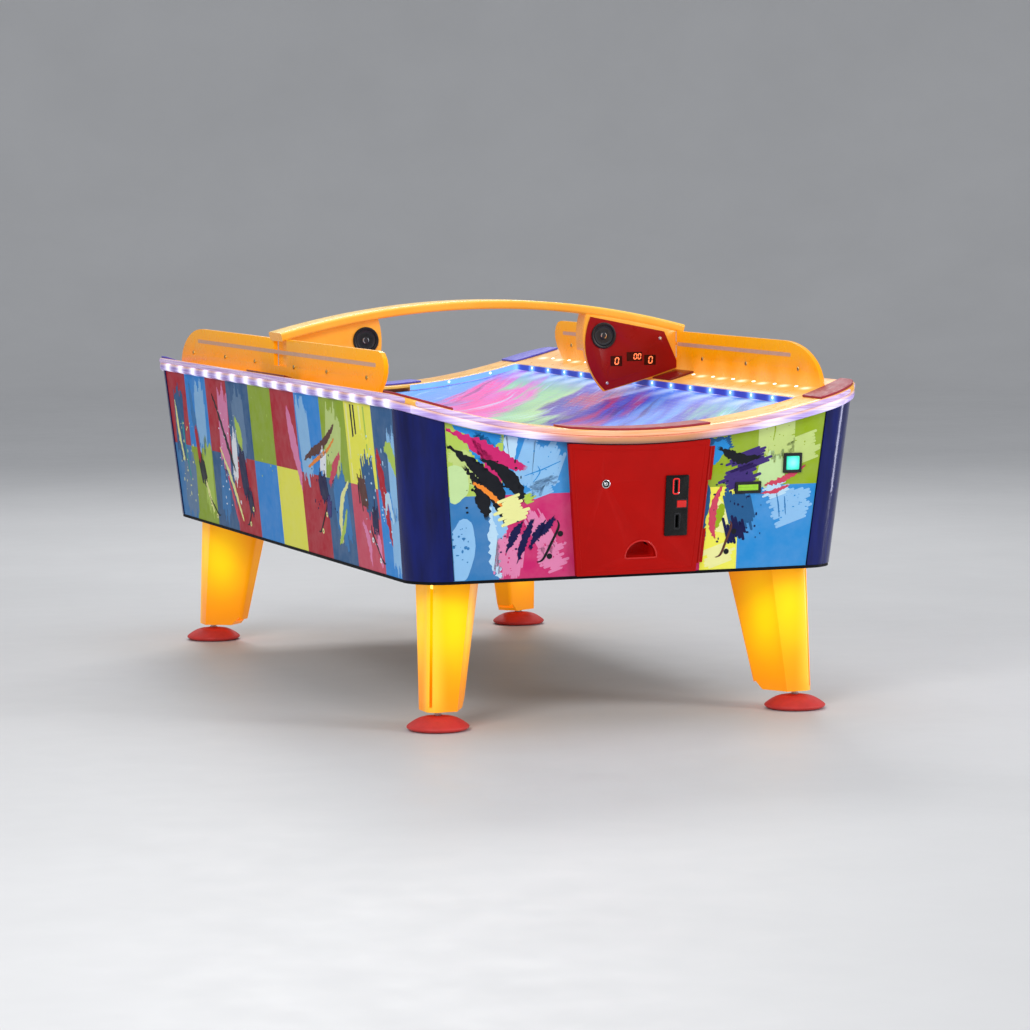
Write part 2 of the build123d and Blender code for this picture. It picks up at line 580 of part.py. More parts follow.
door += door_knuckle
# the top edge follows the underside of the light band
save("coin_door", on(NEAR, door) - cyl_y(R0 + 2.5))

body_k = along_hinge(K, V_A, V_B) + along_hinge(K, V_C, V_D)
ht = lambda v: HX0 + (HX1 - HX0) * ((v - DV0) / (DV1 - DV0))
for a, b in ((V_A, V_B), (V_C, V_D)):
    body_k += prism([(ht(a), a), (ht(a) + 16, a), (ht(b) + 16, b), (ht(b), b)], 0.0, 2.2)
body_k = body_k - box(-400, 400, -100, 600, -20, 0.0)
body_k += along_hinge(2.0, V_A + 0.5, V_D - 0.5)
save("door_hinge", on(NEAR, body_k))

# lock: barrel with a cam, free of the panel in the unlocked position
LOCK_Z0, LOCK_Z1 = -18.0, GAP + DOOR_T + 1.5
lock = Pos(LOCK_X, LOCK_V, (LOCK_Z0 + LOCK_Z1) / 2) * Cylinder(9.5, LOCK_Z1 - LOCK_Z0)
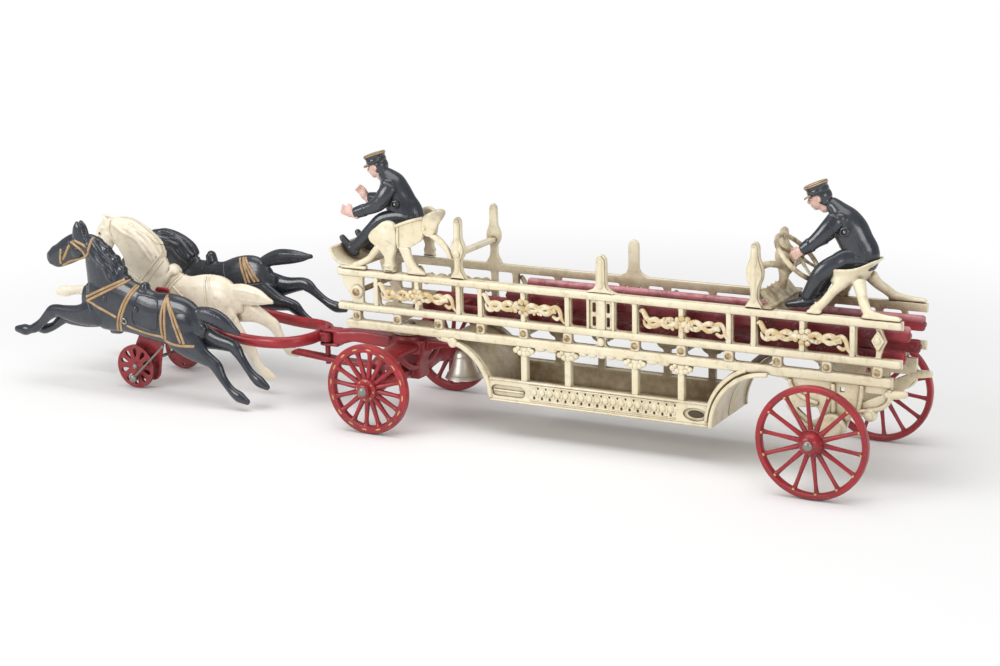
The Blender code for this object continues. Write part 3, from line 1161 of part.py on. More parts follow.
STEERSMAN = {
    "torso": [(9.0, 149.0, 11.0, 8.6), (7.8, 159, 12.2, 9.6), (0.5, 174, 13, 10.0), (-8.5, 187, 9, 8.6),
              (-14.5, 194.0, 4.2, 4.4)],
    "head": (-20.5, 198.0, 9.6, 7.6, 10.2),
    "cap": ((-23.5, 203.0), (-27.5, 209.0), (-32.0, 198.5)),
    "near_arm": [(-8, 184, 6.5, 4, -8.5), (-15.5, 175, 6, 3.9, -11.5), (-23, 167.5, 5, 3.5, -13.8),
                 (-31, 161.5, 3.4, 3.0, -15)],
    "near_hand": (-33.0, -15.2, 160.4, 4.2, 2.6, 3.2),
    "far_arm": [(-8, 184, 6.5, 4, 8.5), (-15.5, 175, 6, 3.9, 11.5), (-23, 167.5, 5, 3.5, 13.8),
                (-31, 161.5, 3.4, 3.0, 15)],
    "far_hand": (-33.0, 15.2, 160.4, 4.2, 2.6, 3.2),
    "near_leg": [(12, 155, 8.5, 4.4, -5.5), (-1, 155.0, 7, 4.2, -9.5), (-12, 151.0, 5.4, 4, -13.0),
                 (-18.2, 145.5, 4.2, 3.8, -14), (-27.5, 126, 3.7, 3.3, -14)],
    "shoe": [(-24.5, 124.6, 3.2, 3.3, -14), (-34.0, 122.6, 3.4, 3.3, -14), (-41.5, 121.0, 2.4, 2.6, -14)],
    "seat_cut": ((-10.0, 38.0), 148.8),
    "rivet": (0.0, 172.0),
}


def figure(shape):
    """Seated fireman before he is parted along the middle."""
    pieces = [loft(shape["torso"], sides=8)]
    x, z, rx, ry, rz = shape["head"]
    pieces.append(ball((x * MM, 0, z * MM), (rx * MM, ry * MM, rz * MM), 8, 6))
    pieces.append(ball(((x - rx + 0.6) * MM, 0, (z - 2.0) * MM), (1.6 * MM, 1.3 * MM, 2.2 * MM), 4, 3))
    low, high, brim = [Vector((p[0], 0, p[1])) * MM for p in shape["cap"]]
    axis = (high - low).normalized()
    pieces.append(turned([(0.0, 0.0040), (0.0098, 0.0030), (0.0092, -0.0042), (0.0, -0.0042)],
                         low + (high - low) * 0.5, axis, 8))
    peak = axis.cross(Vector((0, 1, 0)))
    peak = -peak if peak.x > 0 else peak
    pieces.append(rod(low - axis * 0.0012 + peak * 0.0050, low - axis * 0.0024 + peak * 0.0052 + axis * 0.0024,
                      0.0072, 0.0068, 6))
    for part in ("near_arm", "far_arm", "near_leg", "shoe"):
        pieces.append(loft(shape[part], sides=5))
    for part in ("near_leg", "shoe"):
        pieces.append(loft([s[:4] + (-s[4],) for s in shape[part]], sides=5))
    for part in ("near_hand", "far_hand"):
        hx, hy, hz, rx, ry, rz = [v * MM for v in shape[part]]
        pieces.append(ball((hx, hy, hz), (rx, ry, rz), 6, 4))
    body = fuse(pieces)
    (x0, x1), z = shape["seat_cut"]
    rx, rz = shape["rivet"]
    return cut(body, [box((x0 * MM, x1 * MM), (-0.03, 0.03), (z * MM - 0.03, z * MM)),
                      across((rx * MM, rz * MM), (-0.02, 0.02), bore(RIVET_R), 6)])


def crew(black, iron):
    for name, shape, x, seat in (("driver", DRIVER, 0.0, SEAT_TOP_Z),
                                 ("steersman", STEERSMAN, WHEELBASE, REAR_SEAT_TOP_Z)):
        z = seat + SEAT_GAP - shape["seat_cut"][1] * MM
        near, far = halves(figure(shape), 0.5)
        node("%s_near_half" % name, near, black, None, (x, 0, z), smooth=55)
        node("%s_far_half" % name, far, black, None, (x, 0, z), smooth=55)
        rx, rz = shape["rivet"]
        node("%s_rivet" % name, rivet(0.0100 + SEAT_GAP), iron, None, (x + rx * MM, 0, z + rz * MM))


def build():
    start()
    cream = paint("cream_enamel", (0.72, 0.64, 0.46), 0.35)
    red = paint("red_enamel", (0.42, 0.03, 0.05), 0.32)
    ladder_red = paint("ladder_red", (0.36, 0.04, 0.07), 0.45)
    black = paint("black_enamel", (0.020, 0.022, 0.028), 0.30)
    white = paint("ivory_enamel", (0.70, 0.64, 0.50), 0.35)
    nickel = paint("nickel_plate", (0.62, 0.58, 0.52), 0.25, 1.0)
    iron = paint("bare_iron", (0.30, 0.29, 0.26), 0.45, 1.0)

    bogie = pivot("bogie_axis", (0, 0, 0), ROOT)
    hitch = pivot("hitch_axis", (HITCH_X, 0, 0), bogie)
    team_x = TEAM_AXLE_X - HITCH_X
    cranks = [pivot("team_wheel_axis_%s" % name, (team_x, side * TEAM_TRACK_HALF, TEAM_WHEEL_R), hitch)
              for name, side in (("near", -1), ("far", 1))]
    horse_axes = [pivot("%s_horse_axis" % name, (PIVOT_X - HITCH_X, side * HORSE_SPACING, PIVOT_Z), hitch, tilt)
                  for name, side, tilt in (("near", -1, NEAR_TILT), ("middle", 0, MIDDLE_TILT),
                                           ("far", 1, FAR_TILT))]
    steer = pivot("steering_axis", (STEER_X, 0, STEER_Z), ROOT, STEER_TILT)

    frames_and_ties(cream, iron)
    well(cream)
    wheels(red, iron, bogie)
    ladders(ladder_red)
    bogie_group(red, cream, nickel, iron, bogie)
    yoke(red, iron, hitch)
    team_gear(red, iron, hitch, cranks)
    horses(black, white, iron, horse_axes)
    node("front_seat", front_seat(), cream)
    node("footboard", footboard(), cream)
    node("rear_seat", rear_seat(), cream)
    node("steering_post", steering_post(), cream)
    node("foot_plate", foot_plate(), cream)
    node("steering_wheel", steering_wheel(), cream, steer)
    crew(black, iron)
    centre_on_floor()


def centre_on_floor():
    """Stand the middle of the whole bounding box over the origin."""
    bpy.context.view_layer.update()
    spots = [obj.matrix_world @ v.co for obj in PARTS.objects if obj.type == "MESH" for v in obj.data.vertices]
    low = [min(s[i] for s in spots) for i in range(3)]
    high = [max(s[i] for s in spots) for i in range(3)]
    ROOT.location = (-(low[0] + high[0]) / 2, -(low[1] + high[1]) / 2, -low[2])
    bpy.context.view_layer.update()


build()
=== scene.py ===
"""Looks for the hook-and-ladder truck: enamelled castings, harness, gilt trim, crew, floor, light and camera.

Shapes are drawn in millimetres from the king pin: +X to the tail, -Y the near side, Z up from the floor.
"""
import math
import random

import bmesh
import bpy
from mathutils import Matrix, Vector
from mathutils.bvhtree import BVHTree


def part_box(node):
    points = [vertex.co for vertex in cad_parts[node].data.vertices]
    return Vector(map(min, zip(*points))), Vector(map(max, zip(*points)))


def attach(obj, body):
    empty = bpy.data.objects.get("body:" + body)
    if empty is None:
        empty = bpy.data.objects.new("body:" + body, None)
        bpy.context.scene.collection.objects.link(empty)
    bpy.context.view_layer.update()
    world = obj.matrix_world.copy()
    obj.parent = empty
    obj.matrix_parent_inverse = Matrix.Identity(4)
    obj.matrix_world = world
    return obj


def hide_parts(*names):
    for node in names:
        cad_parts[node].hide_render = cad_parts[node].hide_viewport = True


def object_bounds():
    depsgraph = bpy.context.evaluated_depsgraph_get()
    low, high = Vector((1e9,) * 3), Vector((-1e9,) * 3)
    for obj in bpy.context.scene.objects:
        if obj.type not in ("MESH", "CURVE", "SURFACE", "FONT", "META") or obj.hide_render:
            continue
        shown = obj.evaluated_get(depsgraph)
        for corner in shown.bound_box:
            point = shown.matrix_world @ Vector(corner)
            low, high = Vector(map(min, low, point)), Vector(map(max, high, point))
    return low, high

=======

What is being asked:
Look over the records above and copy each line that includes the string "More".

Solution:
Write part 2 of the build123d and Blender code for this picture. It picks up at line 580 of part.py. More parts follow.
The Blender code for this object continues. Write part 3, from line 1161 of part.py on. More parts follow.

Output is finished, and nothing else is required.